AssertionError: Module stackvm should be either dso exportable or binary serializable.
image1332×509 89.1 KB

even after installing the pre-built wheels as you suggested , can you please help me resolve this issue.

I am using a finetuned llama2 chat model.

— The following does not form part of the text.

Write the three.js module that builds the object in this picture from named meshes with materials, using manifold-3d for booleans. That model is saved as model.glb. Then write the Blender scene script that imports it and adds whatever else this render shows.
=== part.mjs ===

junrushao · October 11, 2023, 2:42am

@ark_knight Could you share the output of our validation step here: Install TVM Unity Compiler — mlc-llm 0.1.0 documentation? Particularly from step 3

wangxun · October 13, 2023, 11:07am

I also got AssertionError: Module stackvm should be either dso exportable or binary serializable.And this are some error logs:

Any body have idea? hope for the best.

ark_knight · October 13, 2023, 5:19pm

Sure , PFA the screenshot 1 of the output of validation step

ark_knight · October 13, 2023, 5:20pm

Screenshot 2 of the output of the validation step

junrushao · October 13, 2023, 7:39pm

As you may tell, USE_LLVM is set to OFF which means you didn’t compile TVM with LLVM. If you really want to build TVM from source, please follow the instructions here: Install TVM Unity Compiler — mlc-llm 0.1.0 documentation

anders · October 16, 2023, 1:52am

现在版本的TVM，在你实现的XXXModule里需要再添加个接口(原来是不需要加的)，就不会报错了，基本如下:

  class XXXModuleNode : public runtime::ModuleNode {
    ...
    /*! \brief Get the property of the runtime module .*/
    int GetPropertyMask() const final {
      return ModulePropertyMask::kBinarySerializable | ModulePropertyMask::kRunnable;
    }
    ...
  }

Lanssi · October 26, 2023, 2:21pm

Yes, I followed the instructions to install the mlc-ai-nightly, but still got the message that “USE_LLVM:OFF” and “LLVM_VERSION: NOT_FOUND”. I’d like to ask that if any dependency is needed before install the prebuilt_tvm. For example, llvm, zlib, zstd or something else. I’ll greately appreciate your help!